Indicators and Targets
TSSB provides an extensive library of over 100 built-in indicators organized into categories: trend indicators (MA Difference, RSI, Stochastic, ADX), volatility indicators (Bollinger Width, ATR Ratio, Price Variance Ratio), volume-based indicators (On Balance Volume, Price Volume Fit, Intraday Intensity), entropy and mutual information indicators, wavelet-based indicators (Morlet, Daubechies), and Follow-Through-Index (FTI) indicators for trend detection.
Target Variables
Multiple target formulations are available: next-day log ratio, ATR-normalized returns at various horizons, hit-or-miss binary targets, and future slope measures. The choice of target fundamentally shapes the trading system's behavior and must align with the intended holding period.
Model Types
- Linear Regression (LINREG) -- Baseline model for establishing whether linear relationships exist
- Quadratic Regression -- Captures nonlinear price-indicator relationships
- General Regression Neural Network (GRNN) -- Nonparametric density estimation approach
- Multiple-Layer Feedforward Network (MLFN) -- Traditional neural network with configurable hidden layers
- Decision Trees -- Including basic trees, random forests, and boosted tree ensembles
- Operation String Models -- Evolutionary programming approach to model discovery
- Split Linear Models -- Regime-switching regression for different market states
Validation Methods
- Walkforward Testing -- Sequential out-of-sample testing that mimics real-time trading
- Cross Validation by Time Period -- K-fold validation preserving temporal ordering
- Cross Validation by Random Blocks -- Alternative when time-period CV produces too few folds
- Monte Carlo Permutation Tests -- The gold standard for determining statistical significance of trading system performance, generating bias-free p-values by randomly permuting the target variable
Advanced Topics
- Committees and Oracles -- Combining multiple models through averaging, regression, or conditional selection
- Signal Boosting -- Using machine learning to enhance existing strategies by filtering or amplifying their signals
- Nonredundant Predictor Screening -- Chi-square tests and stepwise selection to identify truly independent predictive variables
- Permutation Training -- Decomposing performance into genuine prediction vs. selection bias components
- Market States as Trade Triggers -- Using regime detection to activate/deactivate trading models
Key Concepts and Frameworks
- Data-Mining Bias -- The systematic overestimation of trading system performance when many strategies are tested and only the best selected.
- Monte Carlo Permutation Method -- Randomly shuffling the target variable thousands of times to generate a null distribution of performance, against which the actual system's performance is compared.
- Walkforward Testing -- Training on historical data, testing on the next unseen period, then rolling forward to simulate real-time decision-making.
- Signal Boosting/Filtering -- Using a secondary machine learning model to determine when a primary trading signal is likely to be correct.
- Stepwise Indicator Selection -- Automated selection of the most predictive indicators from a large candidate pool, with cross-validation to control overfitting.

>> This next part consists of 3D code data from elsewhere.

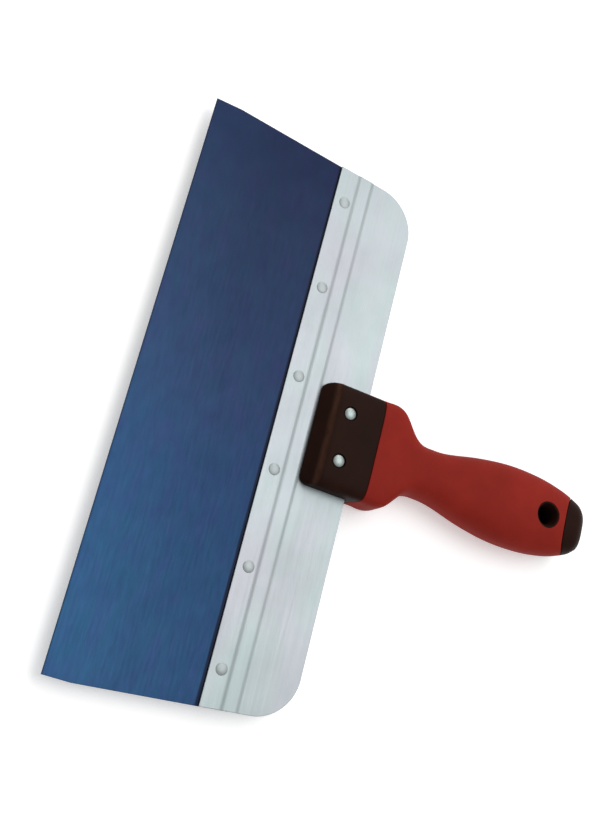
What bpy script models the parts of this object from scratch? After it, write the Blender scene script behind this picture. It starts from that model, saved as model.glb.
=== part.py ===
"""Twelve-inch drywall taping knife: a flat spring-steel blade, a ribbed
galvanised backing plate riveted over it, and a two-shot handle (hard core with
a soft sleeve) riveted on to the plate. Lengths in metres.

Tool frame: +X along the blade, +Y from the working edge to the butt, +Z up out
of the plate. The root empty tips the tool so that it lies at rest on the
underside of the block and of the palm swell, with the blade clear of the ground.
"""
import math
import bpy
import bmesh
from mathutils import Matrix

MM = 0.001

# ---- blade ------------------------------------------------------------
BLADE_LEN = 304.8
BLADE_T = 0.5
EDGE_STRAIGHT = 14.4
TAPER = math.radians(5.4)
BLADE_BACK_Y = 91.0
# ---- backing plate ----------------------------------------------------
PLATE_FRONT_Y = 76.2
PLATE_BACK_Y = 123.7
PLATE_T = 0.8
PLATE_Z0 = 0.3
PLATE_CORNER_R = 21.0
RIB_Y = 91.4
RIB_W = 10.8
RIB_CREST_W = 5.2
RIB_H = 0.5
# ---- blade rivets -----------------------------------------------------
BLADE_RIVETS = 6
BLADE_PITCH = 50.8
BLADE_RIVET_Y = 82.5
BLADE_SHANK_R = 1.5
BLADE_HEAD_R = 3.0
BLADE_HEAD_H = 0.6
# ---- handle -----------------------------------------------------------
ZC = 0.7
HALF_W = 27.8
HALF_T = 11.6
NOSE_Y = 96.2
NOSE_TOP_Y = 102.4
STEP_Y = 129.5
CAP_Y = 254.6
CAP_BOW = 7.5
SEAM_RAKE = 4.2
BUTT_Y = 262.3
SLEEVE_T = 2.5
GAP = 0.3
SLOT_H = 1.4
SLOT_END_Y = 124.3
HOLE_Y = 235.6
HOLE_R = 5.0
BOSS_R = 6.85
HANDLE_RIVET_X = 12.8
HANDLE_RIVET_Y = 110.8
HANDLE_SHANK_R = 2.0
HANDLE_HEAD_R = 3.1
RECESS_R = 3.8
RECESS_D = 1.1

for o in list(bpy.data.objects):
    bpy.data.objects.remove(o, do_unlink=True)
scene = bpy.context.scene
parts = bpy.data.collections.new("taping_knife")
cutters = bpy.data.collections.new("cutters")
scene.collection.children.link(parts)
scene.collection.children.link(cutters)


def material(name, rgb, rough, metal):
    m = bpy.data.materials.new(name)
    m.use_nodes = True
    b = m.node_tree.nodes["Principled BSDF"]
    b.inputs["Base Color"].default_value = (rgb[0], rgb[1], rgb[2], 1.0)
    b.inputs["Roughness"].default_value = rough
    b.inputs["Metallic"].default_value = metal
    return m


MAT = {
    "blued_steel": ((0.035, 0.075, 0.17), 0.35, 0.9),
    "galvanised_steel": ((0.58, 0.62, 0.65), 0.42, 0.9),
    "rivet_steel": ((0.62, 0.65, 0.67), 0.35, 0.9),
    "rivet_aluminium": ((0.78, 0.82, 0.82), 0.3, 0.95),
    "core_plastic": ((0.022, 0.010, 0.008), 0.45, 0.0),
    "grip_rubber": ((0.26, 0.022, 0.016), 0.6, 0.0),
}


def add(name, mesh, slot, coll=parts, smooth=False):
    ob = bpy.data.objects.new(name, mesh)
    coll.objects.link(ob)
    if coll is cutters:
        ob.hide_render = True
        ob.display_type = "WIRE"
    else:
        rgb, rough, metal = MAT[slot]
        mesh.materials.clear()
        mesh.materials.append(material(name + "_" + slot, rgb, rough, metal))
    if smooth:
        for f in mesh.polygons:
            f.use_smooth = True
        mesh.set_sharp_from_angle(angle=math.radians(32))
    return ob


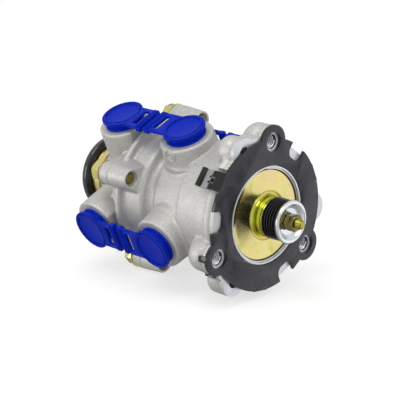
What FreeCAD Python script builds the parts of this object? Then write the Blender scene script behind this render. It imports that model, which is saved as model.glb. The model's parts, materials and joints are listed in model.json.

Practical Applications for Traders
- System Development Workflow -- Define indicators and targets, screen for predictive power, train models with walkforward validation, assess statistical significance with permutation tests, then deploy.
- Avoiding Overfitting -- Always use out-of-sample validation; never trust in-sample performance alone; use permutation tests to establish genuine statistical significance.
- Model Comparison -- Test multiple model types (linear, neural network, tree-based) on the same data to determine which architecture best captures the underlying signal.
- Regime Detection -- Use market state indicators to activate different models in different market conditions.
Critical Assessment
Strengths
- Unparalleled rigor in statistical validation of trading systems
- Comprehensive coverage of machine learning models relevant to finance
- The Monte Carlo permutation approach is a genuine contribution to avoiding data-mining bias
- Extensive library of built-in indicators with clear mathematical definitions
- Progressive tutorial structure allows learning by doing
Limitations
- Tightly coupled to the TSSB software platform, which may limit broader applicability
- Extremely technical; requires strong mathematical and programming background
- Focused almost exclusively on daily equity data; limited coverage of other asset classes or time frames
- The sheer number of options and parameters in TSSB can be overwhelming
- Limited discussion of transaction costs, slippage, and practical implementation challenges
Conclusion
Aronson and Masters have produced what is arguably the most statistically rigorous guide to developing machine-learning-based trading systems available. The emphasis on Monte Carlo permutation testing and walkforward validation sets a standard that most trading system literature fails to meet. While the book is demanding and requires significant technical sophistication, it provides the intellectual framework necessary for anyone serious about using machine learning in finance to distinguish genuine predictive signals from the noise that pervades financial data.